Pour remédier à cette situation, M. Diligent entend modifier, ou plutôt préciser, la procédure du vote unique prévue par une disposition de l'article 42, alinéa 7, du règlement, elle-même reprise de l'article 44, alinéa 3, de la Constitution, et en vertu de laquelle « i le Gouvernement le demande, le Sénat se prononce par un seul vote sur tout ou partie du texte en discussion, en ne retenant que les amendements proposés ou acceptés par le Gouvernement ». Aussi demande-t-il que le « texte en discussion » auquel il est fait référence dans cette disposition soit celui sur lequel le Sénat délibère en application de l'alinéa 6 de l'article 42 du Règlement, c'est-à-dire le texte présenté par le Gouvernement lorsqu'il s'agit d'un projet déposé en première lecture sur le Bureau du Sénat, le texte transmis par l'Assemblée Nationale lorsqu'il s'agit d'un projet (ou d'une proposition) que l'Assemblée Nationale a adopté ou encore le texte rapporté par la commission compétente en ce qui concerne les propositions présentées par les Sénateurs.

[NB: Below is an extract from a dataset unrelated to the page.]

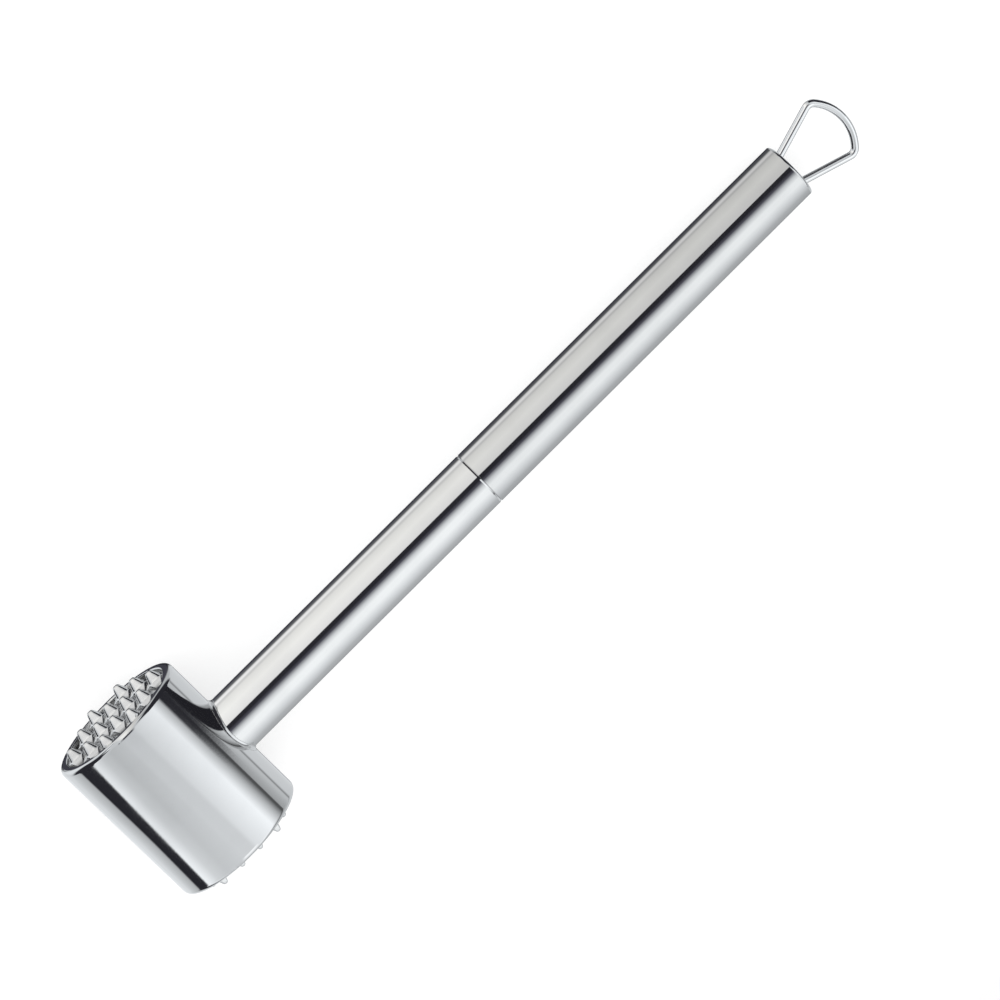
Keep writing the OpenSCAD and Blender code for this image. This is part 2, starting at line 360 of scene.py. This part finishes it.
class SpikeField:
    """The spikes of one face, in millimetres: across lies along the handle and up along Z.

    Each spike is a square point with rounded corners and a domed top, on a low rhombic base.
    """
    # How square a point's section is: 2 would be round.
    squareness = 5
    # How far a point's sides close in by its top, as a share of half its width.
    lean = 0.55
    # How far the dome falls by the point's side, as a share of the point's height.
    cap = 0.42
    # How sharply the sides turn into the dome.
    blend = 10
    # How steeply the base's top falls away from the point.
    fall = 0.5
    # The base's size, as a share of what would fill the pattern.
    base_share = 0.8
    # Where the base's top ends, as a share of its size, and its foot's height, as a share of its own.
    shelf = 0.88
    foot = 0.15

    def __init__(self, side, height, base, pitch, row, rows):
        self.half = side / 2
        self.height = height
        self.base = base
        self.pitch = pitch
        self.row = row
        self.diagonal = math.atan2(row, pitch / 2)
        self.wall = self.base_share * pitch / 2 * math.sin(self.diagonal)
        self.centres = [((i - (count - 1) / 2) * pitch, sign * step * row)
                        for step, count in rows for sign in ((-1, 1) if step else (1,)) for i in range(count)]

    def spike(self, across, up):
        """Height of one spike over the floor, at this place from its middle."""
        across, up = abs(across), abs(up)
        off = (across ** self.squareness + up ** self.squareness) ** (1 / self.squareness)
        share = off / self.half
        climb = (1 - share) / self.lean
        if share < 1:
            sides = max(climb, 0.001)
            dome = 1 - self.cap * share ** 2
            climb = (sides ** -self.blend + dome ** -self.blend) ** (-1 / self.blend)
        point = self.base + (self.height - self.base) * climb
        skirt = self.base - self.fall * (off - self.half)
        edge = across * math.sin(self.diagonal) + up * math.cos(self.diagonal)
        past_shelf = (edge / self.wall - self.shelf) / (1 - self.shelf)
        wall = self.base - past_shelf * (1 - self.foot) * self.base
        return min(max(point, skirt), wall)

    def __call__(self, across, up):
        """Height of the face over its floor."""
        offsets = [(across - x, up - z) for x, z in self.centres]
        near = [(x, z) for x, z in offsets if abs(x) < self.pitch and abs(z) < self.row]
        return max([0] + [self.spike(x, z) for x, z in near])


def round_grid(radius, steps):
    """A square grid of points bent to fill a disc, row by row."""
    for i in range(steps + 1):
        for j in range(steps + 1):
            a, b = 2 * i / steps - 1, 2 * j / steps - 1
            if a == b == 0:
                yield 0.0, 0.0
            elif abs(a) > abs(b):
                yield radius * a * math.cos(math.pi / 4 * b / a), radius * a * math.sin(math.pi / 4 * b / a)
            else:
                yield radius * b * math.sin(math.pi / 4 * a / b), radius * b * math.cos(math.pi / 4 * a / b)


def build_face(node, side, field):
    """One spiked plate, facing +Y where side is 1 and -Y where it is -1."""
    gap = 0.02
    low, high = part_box(node)
    radius = (high.x - low.x) / 2 / MM - gap
    back = ((low.y if side > 0 else high.y) - HEAD.y) / MM
    floor = back + side * PLATE_T / MM
    steps = 200
    points = [(x, floor + side * field(x, z), z) for x, z in round_grid(radius, steps)]
    row = steps + 1
    faces = [(i * row + j, i * row + j + 1, (i + 1) * row + j + 1, (i + 1) * row + j)
             for i in range(steps) for j in range(steps)]
    border = ([i * row for i in range(steps)] + [steps * row + j for j in range(steps)]
              + [i * row + steps for i in range(steps, 0, -1)] + list(range(steps, 0, -1)))
    first = len(points)
    points += [(points[i][0], back, points[i][2]) for i in border]
    count = len(border)
    faces += [(border[k], first + k, first + (k + 1) % count, border[(k + 1) % count]) for k in range(count)]
    faces.append(tuple(range(first, first + count)))
    return points, faces


def build_faces():
    """Both spiked plates. Rows are given as steps from the middle row, with the spikes in each."""
    coarse = SpikeField(3.9, 4.1, 1.45, 9.57, 7.25, ((0, 4), (1, 3), (2, 2)))
    fine = SpikeField(2.7, 4.1, 1.6, 6.44, 6.15, ((0, 4), (1, 5), (2, 4)))
    add_piece("coarse_spikes", *build_face("coarse_plate", 1, coarse), "coarse_plate", "spike_steel")
    add_piece("fine_spikes", *build_face("fine_plate", -1, fine), "fine_plate", "spike_steel")


def build_neck_fillet():
    """The weld round the handle's foot, ground to the hollow that a ball leaves in the corner."""
    ball, bends, turns = 1.1, 10, 144
    inside = 0.05
    head_r, handle_r = HEAD_R / MM, HANDLE_R / MM
    points = []
    for k in range(turns):
        angle = math.tau * k / turns
        spoke = Vector((0, math.cos(angle), math.sin(angle)))
        middle = spoke * (handle_r + ball)
        middle.x = math.sqrt((head_r + ball) ** 2 - middle.z ** 2)
        to_tube = -spoke
        to_head = -Vector((middle.x, 0, middle.z)).normalized()
        points += [middle + ball * to_tube.slerp(to_head, i / bends) for i in range(bends + 1)]
        corner = spoke * (handle_r - inside)
        corner.x = math.sqrt((head_r - inside) ** 2 - corner.z ** 2)
        points.append(corner)
    ring = bends + 2
    faces = [(k * ring + i, k * ring + (i + 1) % ring, (k + 1) % turns * ring + (i + 1) % ring,
              (k + 1) % turns * ring + i) for k in range(turns) for i in range(ring)]
    add_piece("neck_fillet", points, faces, "neck_weld", "weld_steel")


# ---------- Steel ----------

def steel(name, shade=1.0, roughness=0.07, tint=(1.0, 1.0, 1.0), painted_shade_floor=False):
    """Polished stainless steel with faint smudges. The floor between the spikes can be given painted shade
    and a rougher finish.
    """
    material = bpy.data.materials.new(name)
    material.use_nodes = True
    nodes = Nodes(material.node_tree)
    place = nodes.add("ShaderNodeTexCoord").outputs["Object"]

    smudge = nodes.add("ShaderNodeTexNoise", {"Vector": place, "Scale": 70.0, "Detail": 4.0}).outputs[0]
    fine = nodes.add("ShaderNodeTexNoise", {"Vector": place, "Scale": 1800.0, "Detail": 2.0}).outputs[0]
    rough = nodes.smooth(smudge, 0.35, 0.75, roughness, roughness * 1.7)
    rough = nodes.math("ADD", rough, nodes.math("MULTIPLY", fine, roughness * 0.3))

    colour = [STEEL_REFLECTS * shade * part for part in tint] + [1]
    dull = [part * 0.96 for part in colour[:3]] + [1]
    base = nodes.mix(nodes.smooth(smudge, 0.4, 0.7), colour, dull)
    if painted_shade_floor:
        # Painted shade: the floor between the spikes is darkened to 0.3 of the steel's colour. It is also
        # made rougher.
        y = nodes.math("ABSOLUTE", nodes.add("ShaderNodeSeparateXYZ", {0: place}).outputs[1])
        raised = nodes.smooth(y, SPIKE_FLOOR, SPIKE_FLOOR + 0.9 * MM)
        base = nodes.mix(raised, [part * 0.3 for part in colour[:3]] + [1], base)
        rough = nodes.mix_value(raised, 0.45, rough)
    bump = nodes.add("ShaderNodeBump", {"Strength": 0.05, "Distance": 0.00002, "Height": fine}).outputs[0]
    surface = nodes.add("ShaderNodeBsdfPrincipled", {
        "Base Color": base, "Metallic": 1.0, "Roughness": rough, "Normal": bump}).outputs[0]
    nodes.add("ShaderNodeOutputMaterial", {0: surface})
    return material


def dress(name, material):
    """Gives a CAD node or a piece its material."""
    slots = bpy.data.objects[name].data.materials
    slots.clear()
    slots.append(material)


def dress_all():
    polished = steel("polished_steel", roughness=0.035)
    upper = steel("polished_steel_upper", shade=0.92, roughness=0.04)
    spikes = steel("spike_steel", roughness=0.14, painted_shade_floor=True)
    # Painted light: the wire is a brighter copy of the same steel, so that the loop shows lighter.
    wire = steel("polished_wire", shade=1.15)
    machined = steel("machined_steel", shade=0.8, roughness=0.3)
    weld = steel("weld_steel", roughness=0.1)
    braze = steel("braze", shade=0.95, roughness=0.3, tint=(1.0, 0.94, 0.8))
    finishes = {
        "head_sleeve": polished, "lower_tube": polished, "upper_tube": upper, "end_cap": polished,
        "coarse_plate": spikes, "fine_plate": spikes, "hanging_loop": wire, "neck_weld": weld,
        "head_core": machined, "tie_stud": machined, "neck_plug": machined, "joint_spigot": machined,
        "loop_braze": braze, "coarse_spikes": spikes, "fine_spikes": spikes, "neck_fillet": weld}
    for name, material in finishes.items():
        dress(name, material)


build_faces()
build_neck_fillet()
build_world()
build_floor()
build_light()
build_camera()
dress_all()
bpy.context.scene.view_settings.view_transform = "Standard"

Dans son exposé des motifs M. Diligent explicite la portée de cette disposition interprétative en indiquant que le Gouvernement pourrait demander un vote unique :

-- soit sur un article, une partie d'article ou un groupe d'articles ayant des objets connexes, à l'exclusion de tout amendement ou article additionnel non accepté par le Gouvernement ;

-- soit sur une ligne de crédits budgétaires (états de dépenses annexés aux projets de loi de finances) à l'exclusion de tout amendement ou article additionnel non accepté par le Gouvernement ;

-- soit sur l'ensemble du texte en discussion à l'exclusion de tout amendement ou article additionnel non accepté par le Gouvernement ;

Il précise en outre que, dans cette énumération, le terme de sous-amendement doit être associé à celui d'amendement, qu'il ne saurait évidemment être question d'ôter au Gouvernement le droit de sous-amender un amendement sénatorial, et enfin qu'il s'agit simplement de préciser que, dans l'hypothèse où le Gouvernement recourt au vote unique, il faut qu'au moins un des éléments sur lesquels le Sénat est appelé à statuer globalement soit contenu dans le texte en discussion proprement dit ; c'est ainsi que le Gouvernement pourrait demander un vote unique sur un article d'un projet assorti d'un amendement sénatorial sous-amendé par le Gouvernement, ou sur l'ensemble d'un projet ou d'une proposition assorti d'un article additionnel proposé par le Sénat et sous-amendé par le Gouvernement.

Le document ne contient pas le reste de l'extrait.